**Problem:** Only the lines from the one containing "points = [vertex.co" down to the one containing "STOP_HEIGHT = stop_low.z", inclusive, are to be quoted exactly.

**Working data:**
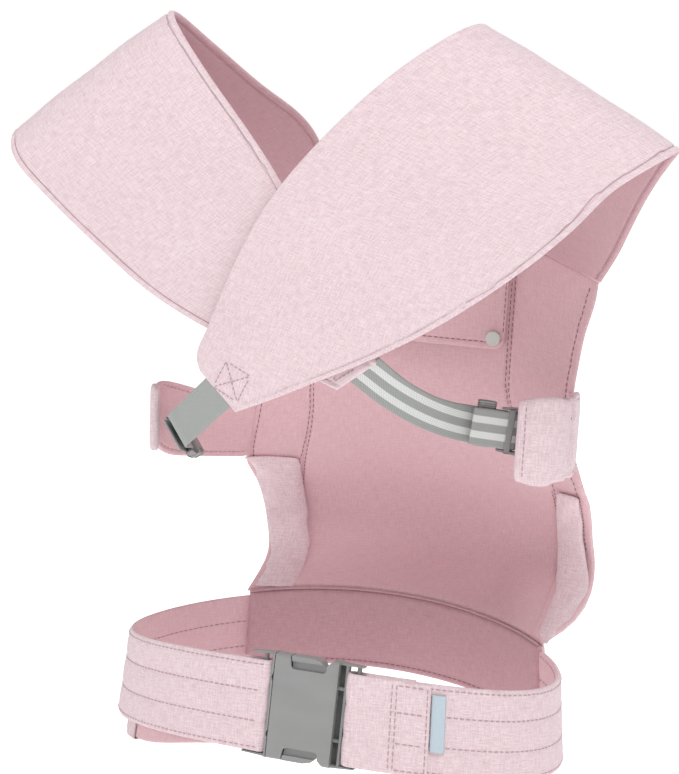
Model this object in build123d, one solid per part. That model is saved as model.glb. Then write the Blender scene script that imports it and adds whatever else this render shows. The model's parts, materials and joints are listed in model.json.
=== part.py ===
from build123d import *
import math
import os

# Soft baby carrier, worn on the front, in the shape it has when closed around a wearer.
# Units are millimetres. +Z is up, +Y is the wearer's front, +X is the wearer's right.
# Sizes are given from the body panel's plane of symmetry (x), the centre of the waist
# loop's depth (y) and the waist belt's lowest edge (z). The finished parts are moved so
# that the origin is the bottom centre of the assembly's box.

# --- waist loop: an elliptical band that rises towards the front and the back ---
LOOP_CENTRE_X = -12.0
LOOP_HALF_WIDTH = 155.0
LOOP_HALF_DEPTH = 108.0
LOOP_RISE = 15.0
LOOP_FLARE = 6.0
REST_DROP = 0.6
BELT_HEIGHT = 63.0
BELT_THICKNESS = 4.0
PAD_THICKNESS = 9.0
PAD_HALF_CHORD = 118.0
LAYER_GAP = 0.8
SEAM_GAP = 0.6
LOOP_LAYER = 2.0
LAYER_SHIFT = 3.1
TAIL_END_ANGLE = -172.0
KEEPER_ANGLE = -153.0
KEEPER_HALF_ANGLE = 3.0
KEEPER_WALL = 0.8
LOOP_OUTER_END_X = 80.0
LOOP_INNER_END_X = 72.0
TAG_END_X = 89.0
TAG_THICKNESS = 0.8

# --- body panel: height, half width, depth at the middle, depth at the edge ---
PANEL_STATIONS = [
    (80.0, 118.0, 109.0, 80.0),
    (100.0, 129.0, 140.0, 121.0),
    (122.0, 131.0, 156.0, 129.0),
    (148.0, 128.0, 150.0, 115.0),
    (176.0, 123.0, 126.0, 84.0),
    (206.0, 120.0, 106.0, 75.0),
    (248.0, 120.0, 95.0, 76.0),
    (288.0, 124.0, 91.0, 79.0),
    (316.0, 132.0, 90.0, 81.0),
    (346.0, 72.0, 90.0, 87.0),
]
PANEL_THICKNESS = 4.0
PANEL_SEAM_X = 75.0

# --- leg cushions, padded rolls along both leg openings ---
CUSHION_BOTTOM = 82.0
CUSHION_TOP = 166.0
CUSHION_INNER_X = 99.0
CUSHION_DEPTH = 9.0
CUSHION_GAP = 1.3
FOAM_GAP = 0.4
COVER_WALL = 1.6

# --- fold-up head support, hinged on its rolled top hem ---
FLAP_HALF_WIDTH = 66.0
FLAP_TOP = 345.0
FLAP_BOTTOM = 271.0
FLAP_Y = 82.0
FLAP_THICKNESS = 4.0
HEM_RADIUS = 2.6
SNAP_X = 58.0
SNAP_Z = 279.0
SNAP_RADIUS = 5.2

# --- shoulder straps: pairs of neck-side and arm-side edge points, panel to end ---
STRAP_THICKNESS = 5.0
RIGHT_STRAP = [
    ((72, 86, 351), (133, 80, 326)),
    ((70, 62, 392), (150, 50, 347)),
    ((71, 25, 425), (165, 15, 367)),
    ((74, -20, 456), (183, -25, 390)),
    ((80, -64, 480), (203, -66, 411)),
    ((84, -92, 489), (214, -94, 419)),
    ((68, -107, 479), (206, -108, 412)),
    ((30, -109, 451), (179, -110, 393)),
    ((-12, -111, 409), (156, -112, 367)),
    ((-42, -113, 370), (122, -114, 336)),
    ((-62, -116, 328), (70, -117, 298)),
    ((-75, -119, 290), (10, -120, 265)),
    ((-81, -121, 270), (-30, -122, 249)),
    ((-76, -121, 259), (-57, -122, 240)),
]
LEFT_STRAP = [
    ((-72, 86, 351), (-133, 80, 326)),
    ((-69, 60, 396), (-150, 50, 347)),
    ((-73, 28, 424), (-165, 15, 367)),
    ((-91, -17, 447), (-186, -25, 386)),
    ((-111, -60, 473), (-217, -64, 398)),
    ((-127, -86, 491), (-239, -88, 406)),
    ((-117, -99, 480), (-234, -101, 390)),
    ((-92, -101, 449), (-207, -102, 365)),
    ((-62, -102, 415), (-170, -103, 337)),
    ((-36, -104, 383), (-126, -105, 307)),
    ((-13, -106, 347), (-80, -107, 286)),
    ((8, -108, 312), (-40, -108, 274)),
    ((26, -109, 283), (-4, -109, 263)),
    ((33, -109, 272), (14, -109, 257)),
]

# --- side wings: plan x, plan y, lower edge, upper edge ---
WING_THICKNESS = 5.0
RIGHT_WING = [
    (126, 70, 192, 240), (138, 42, 192, 245), (147, 12, 191, 248), (150, -6, 191, 249),
]
LEFT_WING = [
    (-126, 70, 174, 214), (-141, 42, 176, 223), (-155, 12, 179, 232), (-161, -12, 181, 237),
]
RIGHT_COVER = [
    (151, -13, 190, 249), (143, -26, 189, 250), (127, -34, 188, 250), (110, -37, 190, 248),
]
LEFT_COVER = [
    (-162, -18, 182, 236), (-160, -28, 183, 237), (-154, -36, 185, 236),
]
COVER_THICKNESS = 11.0
LEFT_COVER_THICKNESS = 8.0

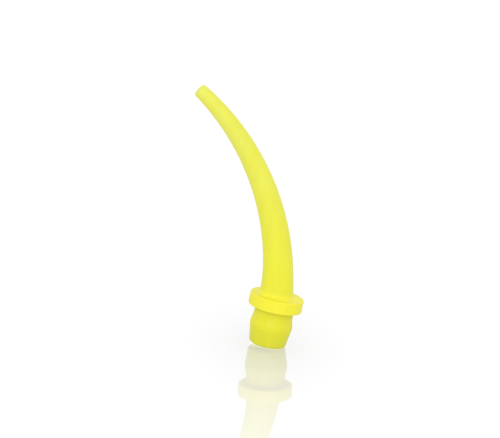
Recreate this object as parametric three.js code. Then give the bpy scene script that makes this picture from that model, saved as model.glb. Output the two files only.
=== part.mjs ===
// Curved push-on dispensing tip for a dental syringe or mixing nozzle: a bent, tapered
// spout above a finger collar, with a barrel-shaped socket below.
//
// The real tip is one polypropylene moulding with no moving parts. Its seven zones are
// separate closed solids that meet face to face, so each can be named, measured and replaced.
//
// Millimetres. The origin is the centre of the socket's mouth and +Z runs up the socket's
// axis. The spout bends towards -X and stays in the XZ plane.

import * as THREE from 'three';

// ---- driving dimensions ----

const FACETS = 40; // sides of every turned surface

// Outside of the socket, from its mouth upwards: radius at a height.
const MOUTH_RADIUS = 2.22;
const MOUTH_ROUNDING = 0.35;
const SKIRT = { radius: 2.43, height: 1.38 }; // the taper bulges a little here
const BARREL = { radius: 2.63, height: 2.49 }; // widest ring
const NECK = { radius: 2.39, height: 3.79 };

// Finger collar.
const COLLAR_BOTTOM = 4.72;
const COLLAR_TOP = 6.21;
const COLLAR_RADIUS = 3.3;
const COLLAR_ROUNDING = 0.1;

// Inside: the socket takes a 3 mm nozzle, which stops against a step inside the collar.
const BORE_MOUTH_RADIUS = 1.5;
const BORE_TOP_RADIUS = 1.45; // draft for the core pin
const LEAD_IN = 0.1; // chamfer at the mouth
const STOP_HEIGHT = 5.25;
const STOP_RADIUS = 1.3; // wider than the channel above, so the channel is never stepped in

// The spout's centreline is an arc that leaves the socket's axis at ARC_FOOT.
const ARC_RADIUS = 30.03;
const ARC_FOOT = 3.384;
const BEND = THREE.MathUtils.degToRad(57.92);
const FOOT_OUTER = 2.048; // taper of the outside, carried down to the arc's foot
const TIP_OUTER = 0.877;
const SWELL = 0.06; // the outside is this much fuller than straight, halfway along
const FILLET = 0.5; // rounds the corner between the spout and the collar
const FLARE = 0.195; // how far the outside flares where it meets the collar
const FLARE_REACH = 1.04; // the flare dies away over about this length
const ROOT_LENGTH = 2.4; // length of the flared zone
const FOOT_LUMEN = 1.25; // the channel tapers too
const TIP_LUMEN = 0.38;

// Outlet.
const LIP_LENGTH = 1.3;
const LIP_ROUNDING = 0.42; // outer edge of the end
const ORIFICE_ROUNDING = 0.06; // inner edge of the end

// ---- places along the arc, as lengths from its foot ----

const ROOT_START = ARC_RADIUS * Math.asin((COLLAR_TOP - ARC_FOOT) / ARC_RADIUS);
const ROOT_END = ROOT_START + ROOT_LENGTH;
const ROUNDING_START = ARC_RADIUS * BEND;
const OUTLET = ROUNDING_START + LIP_ROUNDING;
const LIP_START = OUTLET - LIP_LENGTH;

// ---- shared shape code ----

const point = (radius, height) => new THREE.Vector2(radius, height);

// Points of a quarter circle of an outline about (radius, height), angles in degrees.
function corner(radius, height, size, from, to, steps = 4) {
  const points = [];
  for (let i = 0; i <= steps; i++) {
    const a = THREE.MathUtils.degToRad(from + ((to - from) * i) / steps);
    points.push(point(radius + size * Math.cos(a), height + size * Math.sin(a)));
  }
  return points;
}

// A ring turned from an outer outline and an inner one, both listed from the bottom up.
// Its axis is the geometry's Y axis.
function turned(outer, inner) {
  const outline = [...outer, ...inner.slice().reverse(), outer[0]];
  return new THREE.LatheGeometry(outline, FACETS);
}

// Evenly spaced stations from start to end, no further apart than step.
function stations(start, end, step) {
  const count = Math.ceil((end - start) / step);
  return Array.from({ length: count + 1 }, (_, i) => start + ((end - start) * i) / count);
}

const taper = (foot, tip, s) => foot + ((tip - foot) * s) / ROUNDING_START;
const lumenRadius = (s) => taper(FOOT_LUMEN, TIP_LUMEN, s);
const swell = (s) => (4 * SWELL * s * (ROUNDING_START - s)) / ROUNDING_START ** 2;
const flare = (s) => FLARE * Math.exp((ROOT_START - s) / FLARE_REACH);
const fillet = (s) => {
  const left = Math.max(FILLET - (s - ROOT_START), 0);
  return FILLET - Math.sqrt(FILLET ** 2 - left ** 2);
};
const spoutRadius = (s) => taper(FOOT_OUTER, TIP_OUTER, s) + swell(s) + flare(s) + fillet(s);

// Bends a ring whose Y axis is length along the arc, so that it follows the arc. The lowest
// section stays level, flush with the collar, and the sections above it lean over to square.
function bent(geometry) {
  const position = geometry.getAttribute('position');
  for (let i = 0; i < position.count; i++) {
    const [across, s, depth] = [position.getX(i), position.getY(i), position.getZ(i)];
    const angle = s / ARC_RADIUS;
    const lean = angle * THREE.MathUtils.smoothstep(s, ROOT_START, ROOT_END);
    position.setXYZ(
      i,
      ARC_RADIUS * (Math.cos(angle) - 1) + across * Math.cos(lean),
      -depth,
      ARC_FOOT + ARC_RADIUS * Math.sin(angle) + across * Math.sin(lean),
    );
  }
  geometry.computeVertexNormals();
  return geometry;
}

// Stands a turned ring on the socket's axis, +Z up.
const upright = (geometry) => geometry.rotateX(Math.PI / 2);

// ---- the moulding's zones, from the mouth up ----

const boreRadius = (z) =>
  BORE_MOUTH_RADIUS + ((BORE_TOP_RADIUS - BORE_MOUTH_RADIUS) * z) / STOP_HEIGHT;

function socketBarrel() {
  const outer = [
    ...corner(MOUTH_RADIUS - MOUTH_ROUNDING, MOUTH_ROUNDING, MOUTH_ROUNDING, -90, 0),
    point(SKIRT.radius, SKIRT.height),
    point(BARREL.radius, BARREL.height),
    point(NECK.radius, NECK.height),
  ];
  const inner = [
    point(BORE_MOUTH_RADIUS + LEAD_IN, 0),
    point(boreRadius(LEAD_IN), LEAD_IN),
    point(boreRadius(NECK.height), NECK.height),
  ];
  return upright(turned(outer, inner));
}

function socketNeck() {
  const wall = (radiusAt) => [NECK.height, COLLAR_BOTTOM].map((z) => point(radiusAt(z), z));
  return upright(turned(wall(() => NECK.radius), wall(boreRadius)));
}

function collar() {
  const edge = COLLAR_RADIUS - COLLAR_ROUNDING;
  const outer = [
    ...corner(edge, COLLAR_BOTTOM + COLLAR_ROUNDING, COLLAR_ROUNDING, -90, 0),
    ...corner(edge, COLLAR_TOP - COLLAR_ROUNDING, COLLAR_ROUNDING, 0, 90),
  ];
  const inner = [
    point(boreRadius(COLLAR_BOTTOM), COLLAR_BOTTOM),
    point(BORE_TOP_RADIUS, STOP_HEIGHT),
    point(BORE_TOP_RADIUS, COLLAR_TOP),
  ];
  return upright(turned(outer, inner));
}

// The step that the nozzle's end seats against, inside the collar.
function nozzleStop() {
  const wall = (radius) => [STOP_HEIGHT, COLLAR_TOP].map((z) => point(radius, z));
  return upright(turned(wall(BORE_TOP_RADIUS), wall(STOP_RADIUS)));
}

// A length of the tapered spout with its sections at the given places, bent.
function spoutLength(places) {
  const wall = (radiusAt) => places.map((s) => point(radiusAt(s), s));
  return bent(turned(wall(spoutRadius), wall(lumenRadius)));
}

function spoutRoot() {
  const rise = (i) => ROOT_START + FILLET * (1 - Math.cos((i * Math.PI) / 12));
  return spoutLength([
    ...[0, 1, 2, 3, 4, 5].map(rise),
    ...stations(ROOT_START + FILLET, ROOT_END, 0.4),
  ]);
}

const curvedSpout = () => spoutLength(stations(ROOT_END, LIP_START, 1.1));

function outletLip() {
  const roundingCentre = spoutRadius(ROUNDING_START) - LIP_ROUNDING;
  const orificeCentre = lumenRadius(OUTLET) + ORIFICE_ROUNDING;
  const outer = [
    point(spoutRadius(LIP_START), LIP_START),
    ...corner(roundingCentre, ROUNDING_START, LIP_ROUNDING, 0, 90),
  ];
  const inner = [
    point(lumenRadius(LIP_START), LIP_START),
    ...corner(orificeCentre, OUTLET - ORIFICE_ROUNDING, ORIFICE_ROUNDING, 180, 90, 2),
  ];
  return bent(turned(outer, inner));
}

// ---- materials ----

// Lemon-yellow polypropylene, a little paler where the wall is thin.
const polypropylene = (color, roughness) =>
  new THREE.MeshStandardMaterial({ color, roughness, metalness: 0 });

const COLLAR_YELLOW = '#faf45c';
const SPOUT_YELLOW = '#edeb55';
const TIP_YELLOW = '#eaec65';
const SOCKET_YELLOW = '#e9e647';

// ---- assembly ----

const tip = new THREE.Group();

function add(name, geometry, color, roughness = 0.38) {
  const mesh = new THREE.Mesh(geometry, polypropylene(color, roughness));
  mesh.name = name;
  tip.add(mesh);
}

add('socket_barrel', socketBarrel(), SOCKET_YELLOW);
add('socket_neck', socketNeck(), SOCKET_YELLOW);
add('collar', collar(), COLLAR_YELLOW);
add('nozzle_stop', nozzleStop(), COLLAR_YELLOW);
add('spout_root', spoutRoot(), SPOUT_YELLOW);
add('curved_spout', curvedSpout(), SPOUT_YELLOW);
add('outlet_lip', outletLip(), TIP_YELLOW);

export default tip;
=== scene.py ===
"""Looks of the curved dispensing tip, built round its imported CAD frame.

The real tip is one polypropylene moulding. Each of its zones is a fine closed ring here, with
the fillets, parting lines and gate mark that moulding leaves, and stands for one CAD node.
"""

import math

import bpy
import numpy as np
from mathutils import Matrix, Vector

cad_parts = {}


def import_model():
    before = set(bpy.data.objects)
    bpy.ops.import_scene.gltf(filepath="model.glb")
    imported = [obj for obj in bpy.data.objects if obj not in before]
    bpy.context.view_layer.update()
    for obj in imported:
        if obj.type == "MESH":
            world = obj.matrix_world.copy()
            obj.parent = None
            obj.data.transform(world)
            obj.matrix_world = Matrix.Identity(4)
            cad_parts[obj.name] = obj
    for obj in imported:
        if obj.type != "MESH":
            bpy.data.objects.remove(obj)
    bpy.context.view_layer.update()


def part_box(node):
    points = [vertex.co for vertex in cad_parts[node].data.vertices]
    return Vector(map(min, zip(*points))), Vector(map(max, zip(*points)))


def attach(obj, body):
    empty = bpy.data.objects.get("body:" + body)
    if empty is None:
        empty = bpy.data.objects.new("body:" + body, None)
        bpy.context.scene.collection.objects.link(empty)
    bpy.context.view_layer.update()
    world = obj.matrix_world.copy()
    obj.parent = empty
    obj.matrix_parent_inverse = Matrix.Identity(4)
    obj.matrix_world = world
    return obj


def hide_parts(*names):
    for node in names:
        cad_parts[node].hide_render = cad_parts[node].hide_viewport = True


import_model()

MM = 0.001

# ---- sizes ----

# Read from the frame.
_, barrel_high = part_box("socket_barrel")
neck_low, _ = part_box("socket_neck")
collar_low, collar_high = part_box("collar")
stop_low, stop_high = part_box("nozzle_stop")
NECK_FOOT = neck_low.z
COLLAR_BOTTOM, COLLAR_TOP = collar_low.z, collar_high.z
COLLAR_RADIUS = collar_high.x
BARREL_RADIUS = barrel_high.x
BORE_TOP_RADIUS = stop_high.x
STOP_HEIGHT = stop_low.z

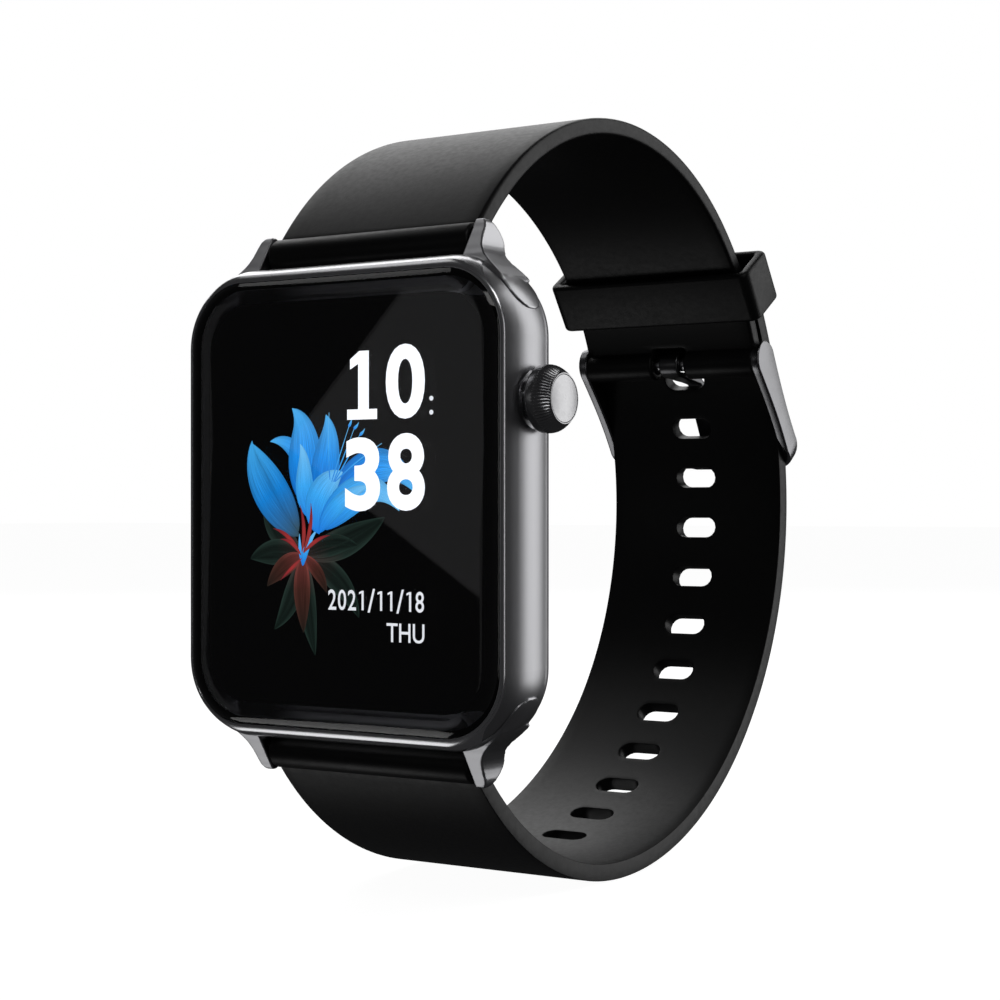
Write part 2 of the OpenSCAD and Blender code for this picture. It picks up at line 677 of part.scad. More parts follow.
module buckle_frame() color([0.42, 0.42, 0.44]) difference() {
    union() {
        for (s = [-1, 1]) translate([s * (arm_x + arm_t / 2), 0, 0]) across(arm_t)
            tapered_link([buckle_y, buckle_z], 2.05, [cross_y, cross_z], 1.3);
        rod(-arm_x - e, arm_x + e, cross_r, cross_y, cross_z);
    }
    rod(-arm_x - 0.95, arm_x + 0.95, pin_hole_r, buckle_y, buckle_z);
    // seat for the tongue's tip
    translate([-tongue_w / 2 - 0.15, cross_y + 0.35, cross_z - 3]) cube([tongue_w + 0.3, 3, 6]);
}

module buckle_tongue() color([0.5, 0.5, 0.52]) difference() {
    union() {
        rod(-1.25, 1.25, 1.45, buckle_y, buckle_z);
        across(tongue_w) polygon([
            [buckle_y, buckle_z], [buckle_y + 0.2, buckle_z - 1.4],
            [buckle_y + 1, buckle_z - 1.8], [buckle_y + 5.2, buckle_z - 2],
            [cross_y + 0.45, cross_z + 1.5], [cross_y + 0.45, cross_z - 1.1],
            [cross_y + 1.05, cross_z - 1.1], [cross_y + 1.35, cross_z + 1.6],
            [buckle_y + 6, buckle_z - 1.1], [buckle_y + 1.3, buckle_z - 0.9],
        ]);
    }
    rod(-3, 3, 0.82, buckle_y, buckle_z);
}

case_frame();
lug_upper_right();
lug_upper_left();
lug_lower_right();
lug_lower_left();
lug_screws();
cover_glass();
glass_adhesive();
display_panel();
display_backlight();
display_flex();
flex_connector();
inner_chassis();
battery();
mainboard();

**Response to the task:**
    points = [vertex.co for vertex in cad_parts[node].data.vertices]
    return Vector(map(min, zip(*points))), Vector(map(max, zip(*points)))


def attach(obj, body):
    empty = bpy.data.objects.get("body:" + body)
    if empty is None:
        empty = bpy.data.objects.new("body:" + body, None)
        bpy.context.scene.collection.objects.link(empty)
    bpy.context.view_layer.update()
    world = obj.matrix_world.copy()
    obj.parent = empty
    obj.matrix_parent_inverse = Matrix.Identity(4)
    obj.matrix_world = world
    return obj


def hide_parts(*names):
    for node in names:
        cad_parts[node].hide_render = cad_parts[node].hide_viewport = True


import_model()

MM = 0.001

# ---- sizes ----

# Read from the frame.
_, barrel_high = part_box("socket_barrel")
neck_low, _ = part_box("socket_neck")
collar_low, collar_high = part_box("collar")
stop_low, stop_high = part_box("nozzle_stop")
NECK_FOOT = neck_low.z
COLLAR_BOTTOM, COLLAR_TOP = collar_low.z, collar_high.z
COLLAR_RADIUS = collar_high.x
BARREL_RADIUS = barrel_high.x
BORE_TOP_RADIUS = stop_high.x
STOP_HEIGHT = stop_low.z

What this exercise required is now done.